EXERCISE INSTRUCTIONS:
Below is a listing. Quote from it, exactly, the lines from the one containing "Continue the build123d" down to the one containing "bar(hollow_x, (shell_front, back", both ends included, and nothing else.

INPUT ROWS:
⟨

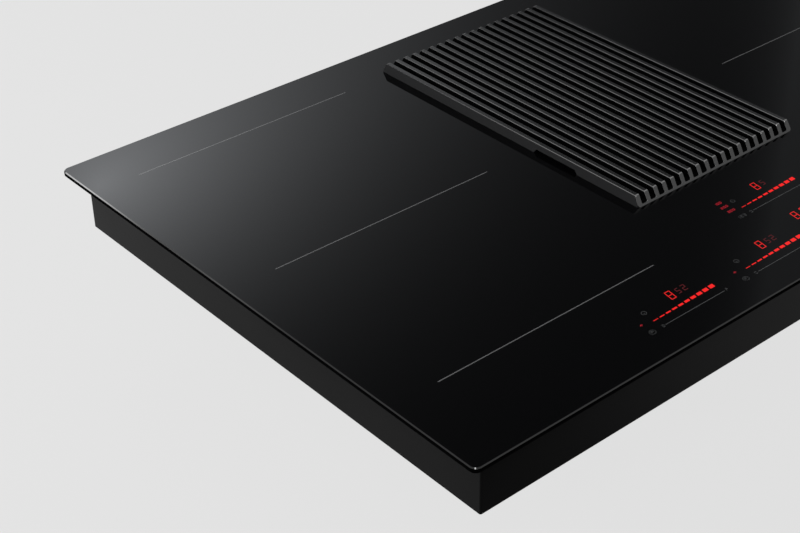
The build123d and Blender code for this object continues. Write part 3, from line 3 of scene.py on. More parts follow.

⟩
⟨

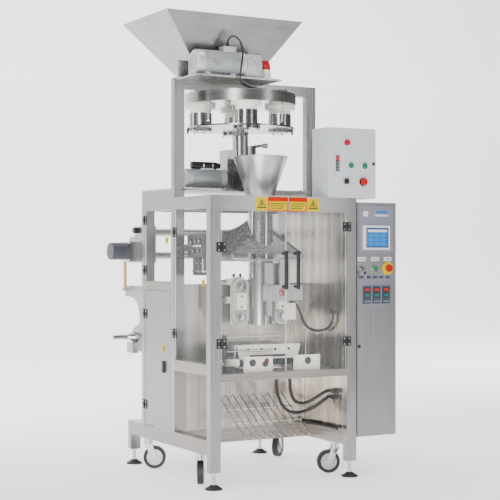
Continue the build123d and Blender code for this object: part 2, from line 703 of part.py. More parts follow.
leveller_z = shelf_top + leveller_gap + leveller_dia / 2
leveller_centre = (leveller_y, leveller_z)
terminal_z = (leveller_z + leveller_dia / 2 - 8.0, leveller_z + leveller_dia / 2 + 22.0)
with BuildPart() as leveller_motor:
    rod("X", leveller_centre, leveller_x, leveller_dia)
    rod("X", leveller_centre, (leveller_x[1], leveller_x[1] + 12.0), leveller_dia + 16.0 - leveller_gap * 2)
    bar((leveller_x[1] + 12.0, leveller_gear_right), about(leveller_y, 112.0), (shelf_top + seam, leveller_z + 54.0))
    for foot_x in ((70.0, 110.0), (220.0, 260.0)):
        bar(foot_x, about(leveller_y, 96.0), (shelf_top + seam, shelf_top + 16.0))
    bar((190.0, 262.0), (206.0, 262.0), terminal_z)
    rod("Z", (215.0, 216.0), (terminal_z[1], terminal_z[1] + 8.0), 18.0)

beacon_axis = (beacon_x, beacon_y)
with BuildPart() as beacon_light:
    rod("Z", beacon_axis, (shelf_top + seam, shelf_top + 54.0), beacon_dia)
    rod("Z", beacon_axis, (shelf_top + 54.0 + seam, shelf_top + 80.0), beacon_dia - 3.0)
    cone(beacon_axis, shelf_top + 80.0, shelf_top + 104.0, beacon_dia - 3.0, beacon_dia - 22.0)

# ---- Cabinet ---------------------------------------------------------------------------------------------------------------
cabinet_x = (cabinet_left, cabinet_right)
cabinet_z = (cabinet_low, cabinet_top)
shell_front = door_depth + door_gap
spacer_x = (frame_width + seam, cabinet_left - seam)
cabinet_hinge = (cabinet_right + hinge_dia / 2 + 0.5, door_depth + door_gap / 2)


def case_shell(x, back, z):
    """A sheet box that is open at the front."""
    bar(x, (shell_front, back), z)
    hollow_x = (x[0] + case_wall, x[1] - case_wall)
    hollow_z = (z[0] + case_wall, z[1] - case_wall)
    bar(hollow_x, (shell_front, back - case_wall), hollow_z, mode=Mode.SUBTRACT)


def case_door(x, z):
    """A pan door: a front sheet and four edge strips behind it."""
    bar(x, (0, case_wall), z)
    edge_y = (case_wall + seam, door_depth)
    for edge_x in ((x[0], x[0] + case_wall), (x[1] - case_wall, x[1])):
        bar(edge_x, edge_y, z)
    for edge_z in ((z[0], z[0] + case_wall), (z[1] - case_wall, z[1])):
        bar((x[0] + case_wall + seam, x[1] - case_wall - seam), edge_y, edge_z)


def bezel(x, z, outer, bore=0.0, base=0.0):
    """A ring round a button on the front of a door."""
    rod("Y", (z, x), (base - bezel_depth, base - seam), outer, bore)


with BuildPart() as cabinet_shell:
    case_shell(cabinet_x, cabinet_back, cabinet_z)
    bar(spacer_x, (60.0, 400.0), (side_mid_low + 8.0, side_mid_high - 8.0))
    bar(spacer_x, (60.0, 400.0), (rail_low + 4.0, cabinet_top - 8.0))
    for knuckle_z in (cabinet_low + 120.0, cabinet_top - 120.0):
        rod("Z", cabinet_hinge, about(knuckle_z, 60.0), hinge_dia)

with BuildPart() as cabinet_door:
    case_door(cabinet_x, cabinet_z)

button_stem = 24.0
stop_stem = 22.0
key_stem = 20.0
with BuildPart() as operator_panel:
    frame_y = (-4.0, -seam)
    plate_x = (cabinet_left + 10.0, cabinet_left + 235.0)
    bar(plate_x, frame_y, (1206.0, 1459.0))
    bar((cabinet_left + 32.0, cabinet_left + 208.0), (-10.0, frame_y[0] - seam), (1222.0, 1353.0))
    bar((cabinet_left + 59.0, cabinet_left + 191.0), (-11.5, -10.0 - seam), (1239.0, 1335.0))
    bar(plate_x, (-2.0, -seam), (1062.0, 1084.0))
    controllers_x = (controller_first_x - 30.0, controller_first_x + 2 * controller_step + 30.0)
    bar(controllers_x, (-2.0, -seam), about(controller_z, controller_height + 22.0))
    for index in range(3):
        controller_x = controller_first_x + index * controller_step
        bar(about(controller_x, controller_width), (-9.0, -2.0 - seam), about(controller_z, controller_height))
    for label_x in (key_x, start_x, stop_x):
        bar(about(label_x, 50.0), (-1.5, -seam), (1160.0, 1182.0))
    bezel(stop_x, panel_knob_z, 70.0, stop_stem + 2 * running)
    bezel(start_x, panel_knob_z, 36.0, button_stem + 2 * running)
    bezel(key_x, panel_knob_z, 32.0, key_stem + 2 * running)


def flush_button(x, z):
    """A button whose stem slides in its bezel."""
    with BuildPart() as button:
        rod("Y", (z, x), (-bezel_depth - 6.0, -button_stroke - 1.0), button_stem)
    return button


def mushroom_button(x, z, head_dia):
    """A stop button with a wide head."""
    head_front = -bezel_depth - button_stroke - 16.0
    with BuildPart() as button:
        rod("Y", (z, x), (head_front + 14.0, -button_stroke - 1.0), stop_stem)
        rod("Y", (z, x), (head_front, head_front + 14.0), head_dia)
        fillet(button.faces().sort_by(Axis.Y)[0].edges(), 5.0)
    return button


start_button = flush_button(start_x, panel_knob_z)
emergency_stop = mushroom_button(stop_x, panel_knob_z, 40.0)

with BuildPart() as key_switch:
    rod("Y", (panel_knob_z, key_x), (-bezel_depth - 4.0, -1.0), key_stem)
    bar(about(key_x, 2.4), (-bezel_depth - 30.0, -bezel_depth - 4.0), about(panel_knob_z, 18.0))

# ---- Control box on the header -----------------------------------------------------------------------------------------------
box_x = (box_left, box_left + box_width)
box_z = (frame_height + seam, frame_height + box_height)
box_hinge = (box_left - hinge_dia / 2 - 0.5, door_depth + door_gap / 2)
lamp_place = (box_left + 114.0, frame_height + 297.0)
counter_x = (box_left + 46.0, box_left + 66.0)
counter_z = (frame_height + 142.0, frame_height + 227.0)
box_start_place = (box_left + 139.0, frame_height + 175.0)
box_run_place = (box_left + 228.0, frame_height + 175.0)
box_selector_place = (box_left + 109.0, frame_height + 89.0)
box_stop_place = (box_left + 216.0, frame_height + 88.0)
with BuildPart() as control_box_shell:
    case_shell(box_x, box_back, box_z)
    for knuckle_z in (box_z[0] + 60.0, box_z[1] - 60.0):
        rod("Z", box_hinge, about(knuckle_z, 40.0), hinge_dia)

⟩

ANSWER TO THE TASK:
Continue the build123d and Blender code for this object: part 2, from line 703 of part.py. More parts follow.
leveller_z = shelf_top + leveller_gap + leveller_dia / 2
leveller_centre = (leveller_y, leveller_z)
terminal_z = (leveller_z + leveller_dia / 2 - 8.0, leveller_z + leveller_dia / 2 + 22.0)
with BuildPart() as leveller_motor:
    rod("X", leveller_centre, leveller_x, leveller_dia)
    rod("X", leveller_centre, (leveller_x[1], leveller_x[1] + 12.0), leveller_dia + 16.0 - leveller_gap * 2)
    bar((leveller_x[1] + 12.0, leveller_gear_right), about(leveller_y, 112.0), (shelf_top + seam, leveller_z + 54.0))
    for foot_x in ((70.0, 110.0), (220.0, 260.0)):
        bar(foot_x, about(leveller_y, 96.0), (shelf_top + seam, shelf_top + 16.0))
    bar((190.0, 262.0), (206.0, 262.0), terminal_z)
    rod("Z", (215.0, 216.0), (terminal_z[1], terminal_z[1] + 8.0), 18.0)

beacon_axis = (beacon_x, beacon_y)
with BuildPart() as beacon_light:
    rod("Z", beacon_axis, (shelf_top + seam, shelf_top + 54.0), beacon_dia)
    rod("Z", beacon_axis, (shelf_top + 54.0 + seam, shelf_top + 80.0), beacon_dia - 3.0)
    cone(beacon_axis, shelf_top + 80.0, shelf_top + 104.0, beacon_dia - 3.0, beacon_dia - 22.0)

# ---- Cabinet ---------------------------------------------------------------------------------------------------------------
cabinet_x = (cabinet_left, cabinet_right)
cabinet_z = (cabinet_low, cabinet_top)
shell_front = door_depth + door_gap
spacer_x = (frame_width + seam, cabinet_left - seam)
cabinet_hinge = (cabinet_right + hinge_dia / 2 + 0.5, door_depth + door_gap / 2)


def case_shell(x, back, z):
    """A sheet box that is open at the front."""
    bar(x, (shell_front, back), z)
    hollow_x = (x[0] + case_wall, x[1] - case_wall)
    hollow_z = (z[0] + case_wall, z[1] - case_wall)
    bar(hollow_x, (shell_front, back - case_wall), hollow_z, mode=Mode.SUBTRACT)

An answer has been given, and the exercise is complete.